When I could “pass” as local, I felt a sense of pride. I’m sure there was also a certain elation with paying the cheaper/local prices at tourist spots, but being seen as “one of us” by those around me was a shock. In Japan and China, simply due to the make-up of the nations and my appearance, it had not been possible, and so I chose to identify with what I had been trained to think was the “better” of the two options: American over Asian. But, once I was given the chance to become part of the people, part of a community, my heart and mind took it immediately.
This trend continued as I traveled through Southeast Asia, which houses large diasporas of Indian (and even Sikh) populations who have been calling these countries home for several generations. People, comically, often tried to converse with me in Sinhala, Malay, or a variety of other local languages, so I learned to read body language quite well and give a good enough response through head nodding and shaking to satisfy them. (My accent is still strongly Midwestern, and so I couldn’t afford opening my mouth; it was a dead giveaway.) Although I had felt at home in India, comforted by my ability to navigate the local customs and culture while benefiting from the privilege of being American, I fell even more in love with Southeast Asia, melting pots of cuisines, languages, genetics, and more. I spent significantly more time in the area than I planned—almost triple—and still could not see myself leaving.
In my final days in Asia, my hosts in Singapore summed up my mixed feelings about leaving perfectly. Expats themselves, they had grown up in Malaysia and Sri Lanka, attended school in India, worked and raised children in the UK, and had now been living in Singapore for about five years. In my eyes, the perfect, nomadic existence. But, when I asked how they felt about returning to the UK next year, “going home” in simple terms, I saw anxiety. They told me: “Leaving Asia will be….hard. We never thought we’d leave only to come back. But, in Asia, you’re not the other. You’re simply another. There is no fight for existence.”

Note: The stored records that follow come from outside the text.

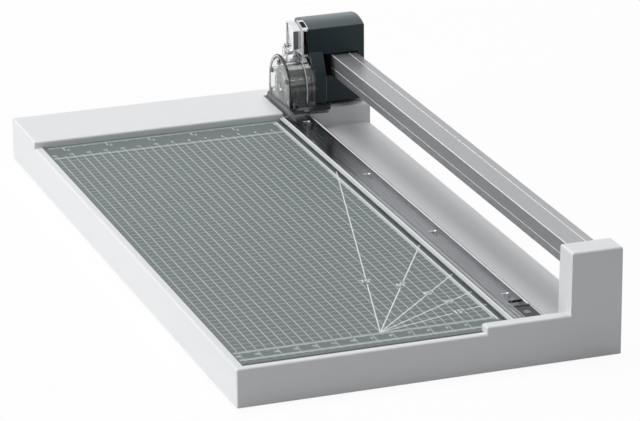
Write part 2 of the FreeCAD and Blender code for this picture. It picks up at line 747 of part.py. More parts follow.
def front_clip():
    x = (-BED_STRIP_EDGE + CLIP_MARGIN, -CLIP_RIGHT)
    rear = CLIP_FRONT + CLIP_LENGTH
    plate = box(x, (CLIP_FRONT, rear), (KNIFE_TOP, KNIFE_TOP + CLIP_THICKNESS))
    lip = box(x, (rear - CLIP_LIP_DEPTH, rear), (KNIFE_TOP, KNIFE_TOP + CLIP_THICKNESS + CLIP_LIP))
    shim = box((x[0], -KNIFE_WIDTH), (CLIP_FRONT, rear), (PLATE_TOP, KNIFE_TOP))
    clip = join([plate, lip, shim])
    clip = round_edges(clip, CLIP_LIP / 3, at_height(KNIFE_TOP + CLIP_THICKNESS + CLIP_LIP))
    place = clip_screw_place()
    return cut(clip, [rod_z(place[0], place[1], CLIP_SCREW_RADIUS, 0, RIM_HEIGHT * 2)])


def clip_screw():
    x, y = clip_screw_place()
    top = KNIFE_TOP + CLIP_THICKNESS
    screw = pan_screw(V(x, y, top), V(0, 0, -1), CLIP_SCREW_RADIUS, CLIP_SCREW_HEAD, CLIP_LIP,
                      CLIP_SCREW_LENGTH)
    slot = box((x - CLIP_SCREW_HEAD, x + CLIP_SCREW_HEAD), (y - CLIP_SCREW_SLOT / 2, y + CLIP_SCREW_SLOT / 2),
               (top + CLIP_LIP / 2, top + CLIP_LIP))
    return cut(screw, [slot])


def clamp_strip():
    left = -STRIP_LEFT
    right = -STRIP_RIGHT
    front = FRONT_STEP_DEPTH + STRIP_END_GAP
    section = [
        V(left, front, STRIP_BOTTOM),
        V(right, front, STRIP_BOTTOM),
        V(right, front, STRIP_TOP - STRIP_EDGE),
        V(right - STRIP_EDGE, front, STRIP_TOP),
        V(left + STRIP_BEVEL, front, STRIP_TOP),
        V(left, front, STRIP_BOTTOM + STRIP_EDGE),
    ]
    strip = prism(section, V(0, REAR_EDGE - STRIP_END_GAP - front, 0))
    notch = box((-BED_STRIP_EDGE, 1), (0, STRIP_NOTCH), (0, RIM_HEIGHT * 2))
    holes = [rod_z(-PIN_EDGE, y, PIN_RADIUS, 0, RIM_HEIGHT * 2) for y in pin_places()]
    mark_right = -PIN_EDGE - MARK_GAP
    marks = [box((mark_right - MARK_LENGTH, mark_right), (y - MARK_WIDTH / 2, y + MARK_WIDTH / 2),
                 (STRIP_TOP - MARK_HEIGHT, STRIP_TOP + MARK_HEIGHT)) for y in pin_places()]
    return cut(join([strip] + marks), [notch] + holes)


def clamp_pins():
    """Pins with a domed head on the strip; they run down through the bed."""
    under = PLATE_SEAT - CEILING
    pins = []
    for y in pin_places():
        shank = rod_z(-PIN_EDGE, y, PIN_RADIUS, under - PIN_TAIL, STRIP_TOP)
        dome = Part.makeSphere(PIN_HEAD * 1.3, V(-PIN_EDGE, y, STRIP_TOP - PIN_HEAD * 0.83))
        cap = rod_z(-PIN_EDGE, y, PIN_HEAD, STRIP_TOP, STRIP_TOP + PIN_HEAD)
        pins.append(join([shank, dome.common(cap)]))
    return pins


def clamp_push_nuts():
    """Push-on rings under the bed that stop the strip's upward travel."""
    top = PLATE_SEAT - CEILING - NUT_GAP
    return [
        rod_z(-PIN_EDGE, y, NUT_RADIUS, top - NUT_THICKNESS, top).cut(
            rod_z(-PIN_EDGE, y, PIN_RADIUS, 0, RIM_HEIGHT))
        for y in pin_places()
    ]


def clamp_springs():
    start = PLATE_SEAT - CEILING + SEAT_FLOOR
    return [coil(COIL_RADIUS, COIL_WIRE, COIL_TURNS, start, STRIP_BOTTOM - start, (-PIN_EDGE, y))
            for y in pin_places()]


def rail_body(grow, start, end):
    """Plain outline of the rail with a gap around it."""
    return box((RAIL_LEFT - grow, RAIL_RIGHT + grow), (start, end), (RAIL_BOTTOM - grow, RAIL_TOP + grow))


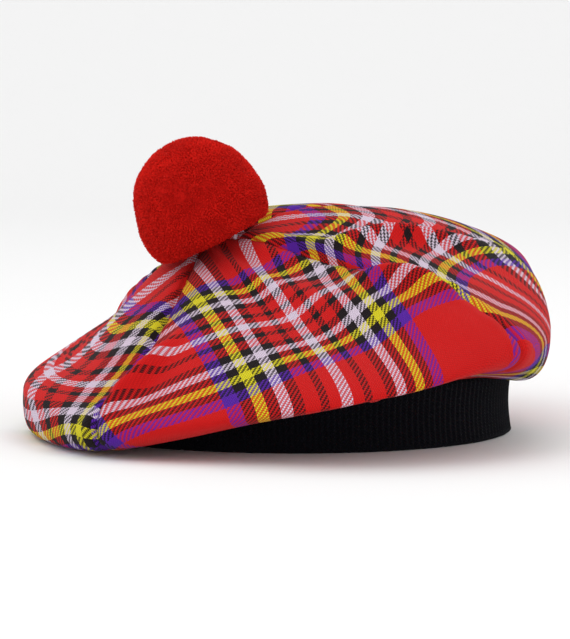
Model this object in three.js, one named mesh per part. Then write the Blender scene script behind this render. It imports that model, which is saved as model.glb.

Once I was able to let go of my need to be better, fueled by an embarrassment of these identities, and stopped clinging to my American privilege, I saw the beauty in these nations. Their histories run thousands of years deeper than any of the nations by which they were colonized and ravaged, and yet they still strive to succeed despite the ruins that were left behind by greed and desire. In Asia, I saw a chance for many communities to live happily and successfully together with no notion of one deserving it more than the other. I saw the chance to stand in a crowded train during rush hour and be seen and see others as myself, despite physical or mental or emotional difference. After a long time, I saw a chance to be proud in a place that I belong to, and that’s a feeling I hope to hold on to, long after I’ve left.